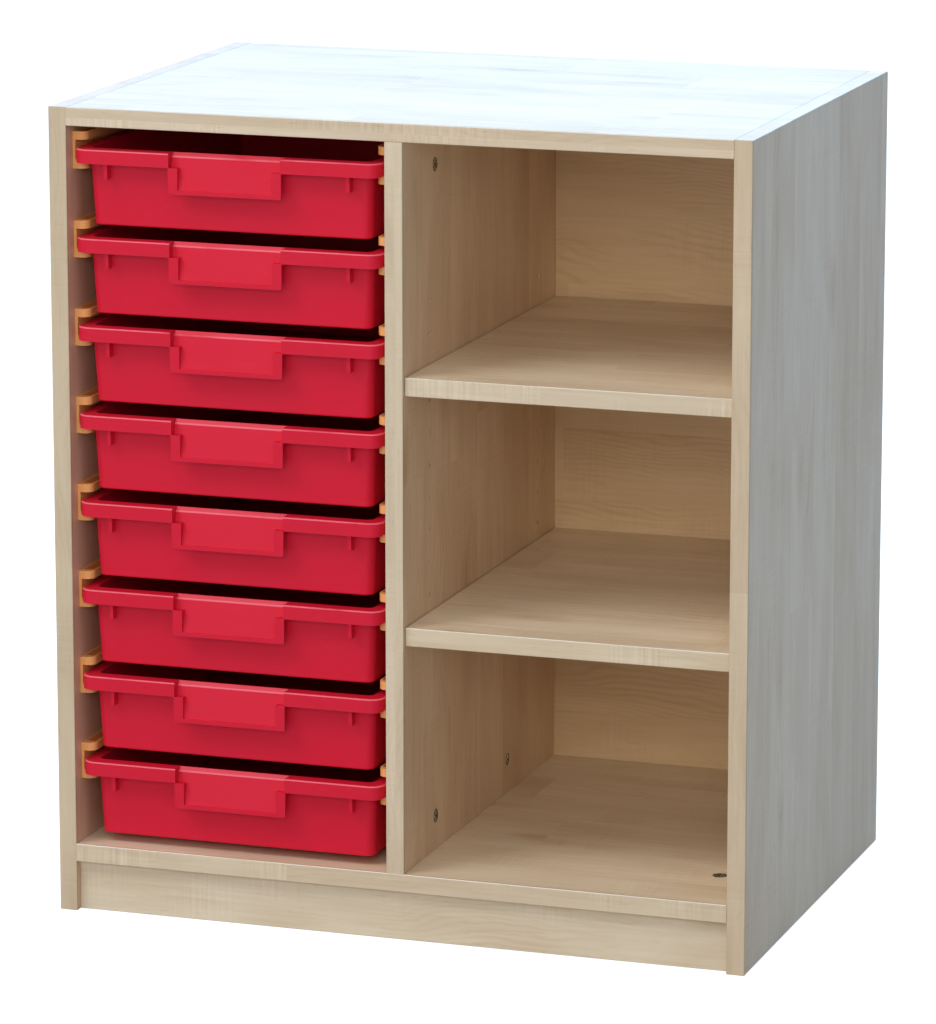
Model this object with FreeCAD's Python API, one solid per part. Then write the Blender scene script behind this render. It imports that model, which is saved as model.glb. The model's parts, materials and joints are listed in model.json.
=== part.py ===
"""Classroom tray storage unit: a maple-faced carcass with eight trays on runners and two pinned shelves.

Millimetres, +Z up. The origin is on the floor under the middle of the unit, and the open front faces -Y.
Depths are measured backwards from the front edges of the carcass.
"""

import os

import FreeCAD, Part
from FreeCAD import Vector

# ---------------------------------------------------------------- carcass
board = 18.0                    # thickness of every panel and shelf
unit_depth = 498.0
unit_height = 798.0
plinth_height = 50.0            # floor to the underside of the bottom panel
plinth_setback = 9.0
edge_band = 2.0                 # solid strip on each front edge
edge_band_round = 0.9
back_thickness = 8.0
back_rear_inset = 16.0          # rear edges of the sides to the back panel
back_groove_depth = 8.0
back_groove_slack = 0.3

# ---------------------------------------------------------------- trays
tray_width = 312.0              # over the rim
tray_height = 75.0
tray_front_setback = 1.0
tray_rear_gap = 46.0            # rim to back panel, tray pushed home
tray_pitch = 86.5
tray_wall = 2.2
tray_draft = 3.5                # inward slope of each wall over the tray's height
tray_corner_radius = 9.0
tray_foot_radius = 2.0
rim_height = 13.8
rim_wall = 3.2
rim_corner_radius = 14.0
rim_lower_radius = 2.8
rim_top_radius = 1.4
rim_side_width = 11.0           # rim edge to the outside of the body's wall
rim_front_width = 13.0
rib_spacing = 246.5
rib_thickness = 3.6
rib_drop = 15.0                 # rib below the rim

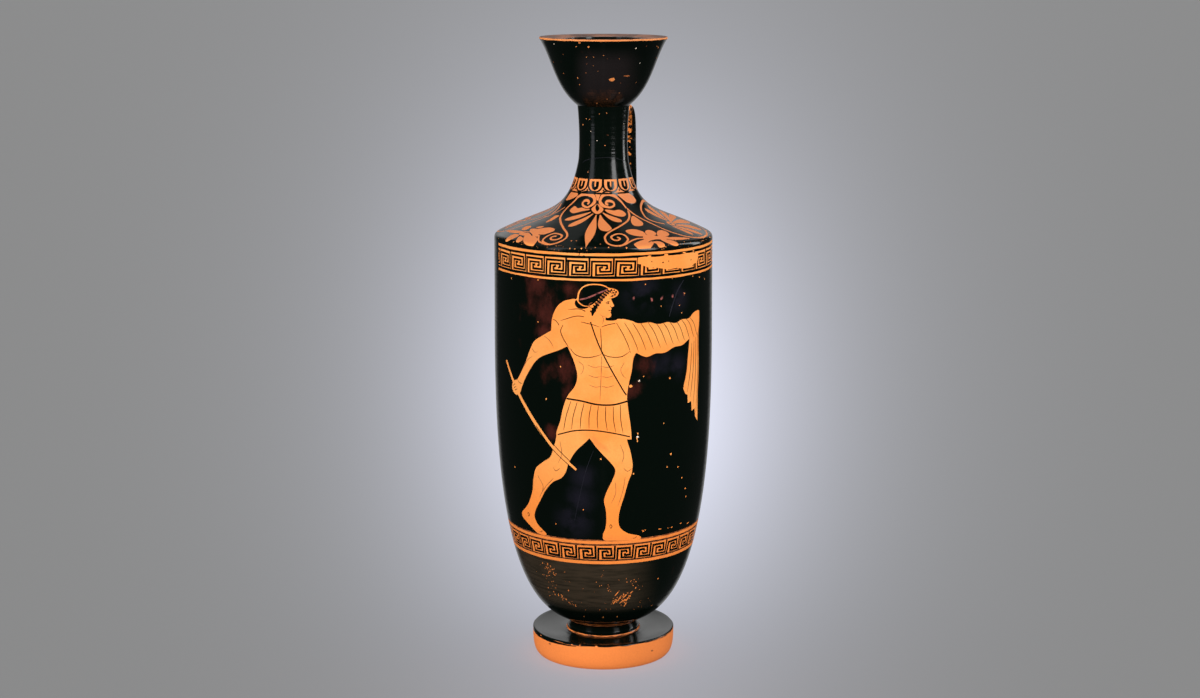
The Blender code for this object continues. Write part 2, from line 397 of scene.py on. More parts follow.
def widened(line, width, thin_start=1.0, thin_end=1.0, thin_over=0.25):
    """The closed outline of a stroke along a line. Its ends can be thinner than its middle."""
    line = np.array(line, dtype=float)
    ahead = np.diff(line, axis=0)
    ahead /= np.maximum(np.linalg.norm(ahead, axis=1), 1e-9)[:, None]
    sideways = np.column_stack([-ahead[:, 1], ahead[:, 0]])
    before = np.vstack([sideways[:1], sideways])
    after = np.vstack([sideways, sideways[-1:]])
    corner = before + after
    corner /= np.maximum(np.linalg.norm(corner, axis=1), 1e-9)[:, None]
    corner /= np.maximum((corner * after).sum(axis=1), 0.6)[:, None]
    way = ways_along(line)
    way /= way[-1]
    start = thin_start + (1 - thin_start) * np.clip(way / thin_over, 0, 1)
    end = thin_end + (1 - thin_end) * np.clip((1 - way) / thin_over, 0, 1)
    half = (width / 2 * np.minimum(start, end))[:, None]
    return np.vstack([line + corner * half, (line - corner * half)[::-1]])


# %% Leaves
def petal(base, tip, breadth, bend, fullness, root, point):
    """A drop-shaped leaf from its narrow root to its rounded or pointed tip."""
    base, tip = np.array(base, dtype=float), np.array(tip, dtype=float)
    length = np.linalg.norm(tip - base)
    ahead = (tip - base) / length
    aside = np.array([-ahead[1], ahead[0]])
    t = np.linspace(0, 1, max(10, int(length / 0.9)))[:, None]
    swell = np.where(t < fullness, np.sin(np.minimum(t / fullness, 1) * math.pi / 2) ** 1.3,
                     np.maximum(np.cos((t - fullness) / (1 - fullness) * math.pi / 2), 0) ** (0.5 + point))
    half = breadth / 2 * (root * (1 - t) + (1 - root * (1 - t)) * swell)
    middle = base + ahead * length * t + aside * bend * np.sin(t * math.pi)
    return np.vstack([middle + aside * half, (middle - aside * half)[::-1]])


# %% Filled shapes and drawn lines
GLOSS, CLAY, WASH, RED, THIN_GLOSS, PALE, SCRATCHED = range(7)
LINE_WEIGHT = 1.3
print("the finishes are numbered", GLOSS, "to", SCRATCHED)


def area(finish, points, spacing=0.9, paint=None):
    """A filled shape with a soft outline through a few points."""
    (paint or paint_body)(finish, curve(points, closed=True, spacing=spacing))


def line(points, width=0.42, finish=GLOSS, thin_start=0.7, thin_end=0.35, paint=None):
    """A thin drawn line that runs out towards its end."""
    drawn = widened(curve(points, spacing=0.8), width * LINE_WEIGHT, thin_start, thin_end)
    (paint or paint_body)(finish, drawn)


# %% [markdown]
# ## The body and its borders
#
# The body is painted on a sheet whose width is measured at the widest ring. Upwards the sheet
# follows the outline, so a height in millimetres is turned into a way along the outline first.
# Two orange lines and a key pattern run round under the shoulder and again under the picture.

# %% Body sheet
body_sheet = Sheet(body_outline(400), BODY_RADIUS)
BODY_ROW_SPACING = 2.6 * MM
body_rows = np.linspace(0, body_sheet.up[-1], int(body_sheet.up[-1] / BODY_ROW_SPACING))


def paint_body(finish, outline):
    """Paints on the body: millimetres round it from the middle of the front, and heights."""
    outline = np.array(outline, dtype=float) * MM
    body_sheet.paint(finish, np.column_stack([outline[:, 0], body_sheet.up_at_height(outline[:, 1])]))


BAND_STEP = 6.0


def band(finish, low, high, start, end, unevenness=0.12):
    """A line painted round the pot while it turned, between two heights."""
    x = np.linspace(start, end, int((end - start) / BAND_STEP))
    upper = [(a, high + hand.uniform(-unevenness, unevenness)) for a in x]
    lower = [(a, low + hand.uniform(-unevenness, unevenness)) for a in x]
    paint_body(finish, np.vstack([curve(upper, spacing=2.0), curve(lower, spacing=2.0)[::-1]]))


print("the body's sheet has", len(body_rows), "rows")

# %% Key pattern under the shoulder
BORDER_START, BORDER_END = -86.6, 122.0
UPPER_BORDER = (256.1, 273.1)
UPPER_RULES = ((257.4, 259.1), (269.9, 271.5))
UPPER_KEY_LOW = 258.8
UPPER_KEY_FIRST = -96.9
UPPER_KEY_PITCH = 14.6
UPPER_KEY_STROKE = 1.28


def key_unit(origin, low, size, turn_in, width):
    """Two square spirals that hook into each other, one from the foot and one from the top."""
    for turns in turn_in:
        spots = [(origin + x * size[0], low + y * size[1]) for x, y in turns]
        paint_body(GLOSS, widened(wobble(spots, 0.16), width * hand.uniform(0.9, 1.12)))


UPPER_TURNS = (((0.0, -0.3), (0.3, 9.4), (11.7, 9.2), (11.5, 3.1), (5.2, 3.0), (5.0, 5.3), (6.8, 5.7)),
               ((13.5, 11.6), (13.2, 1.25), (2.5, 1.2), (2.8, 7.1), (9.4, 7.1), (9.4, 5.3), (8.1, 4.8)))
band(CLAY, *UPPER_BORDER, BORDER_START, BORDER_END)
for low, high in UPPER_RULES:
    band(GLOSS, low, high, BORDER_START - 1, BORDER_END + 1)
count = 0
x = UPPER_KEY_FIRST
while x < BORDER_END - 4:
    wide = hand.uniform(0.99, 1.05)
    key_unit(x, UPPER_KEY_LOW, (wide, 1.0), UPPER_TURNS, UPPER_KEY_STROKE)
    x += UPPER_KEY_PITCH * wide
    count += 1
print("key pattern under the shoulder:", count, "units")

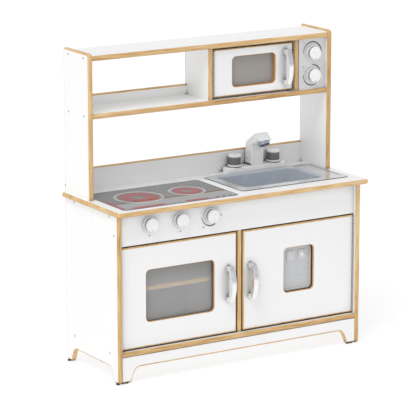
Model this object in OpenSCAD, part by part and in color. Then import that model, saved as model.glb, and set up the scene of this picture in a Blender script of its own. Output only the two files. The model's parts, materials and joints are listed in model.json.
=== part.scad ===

__Exercise directions__. Set down verbatim only the lines between the start of the data above and the line with "rib_drop = 15.0", both boundaries included.

__Correct output__.
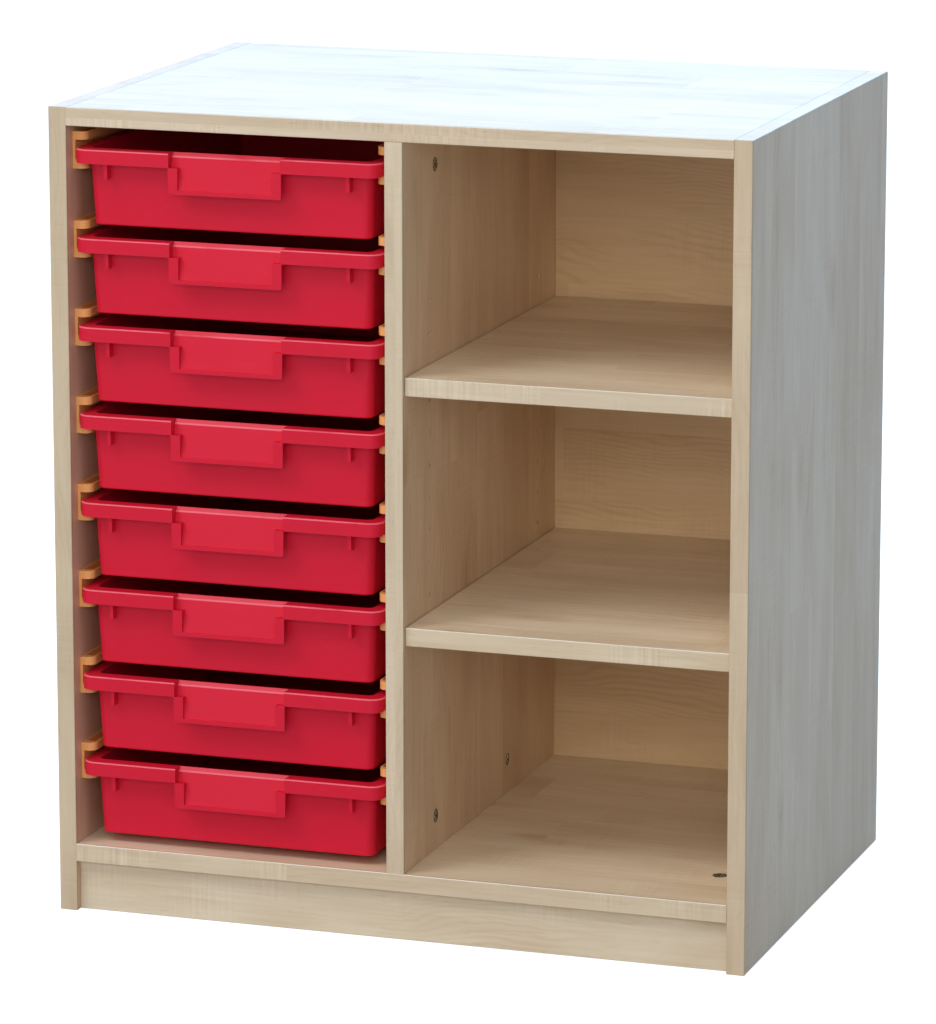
Model this object with FreeCAD's Python API, one solid per part. Then write the Blender scene script behind this render. It imports that model, which is saved as model.glb. The model's parts, materials and joints are listed in model.json.
=== part.py ===
"""Classroom tray storage unit: a maple-faced carcass with eight trays on runners and two pinned shelves.

Millimetres, +Z up. The origin is on the floor under the middle of the unit, and the open front faces -Y.
Depths are measured backwards from the front edges of the carcass.
"""

import os

import FreeCAD, Part
from FreeCAD import Vector

# ---------------------------------------------------------------- carcass
board = 18.0                    # thickness of every panel and shelf
unit_depth = 498.0
unit_height = 798.0
plinth_height = 50.0            # floor to the underside of the bottom panel
plinth_setback = 9.0
edge_band = 2.0                 # solid strip on each front edge
edge_band_round = 0.9
back_thickness = 8.0
back_rear_inset = 16.0          # rear edges of the sides to the back panel
back_groove_depth = 8.0
back_groove_slack = 0.3

# ---------------------------------------------------------------- trays
tray_width = 312.0              # over the rim
tray_height = 75.0
tray_front_setback = 1.0
tray_rear_gap = 46.0            # rim to back panel, tray pushed home
tray_pitch = 86.5
tray_wall = 2.2
tray_draft = 3.5                # inward slope of each wall over the tray's height
tray_corner_radius = 9.0
tray_foot_radius = 2.0
rim_height = 13.8
rim_wall = 3.2
rim_corner_radius = 14.0
rim_lower_radius = 2.8
rim_top_radius = 1.4
rim_side_width = 11.0           # rim edge to the outside of the body's wall
rim_front_width = 13.0
rib_spacing = 246.5
rib_thickness = 3.6
rib_drop = 15.0                 # rib below the rim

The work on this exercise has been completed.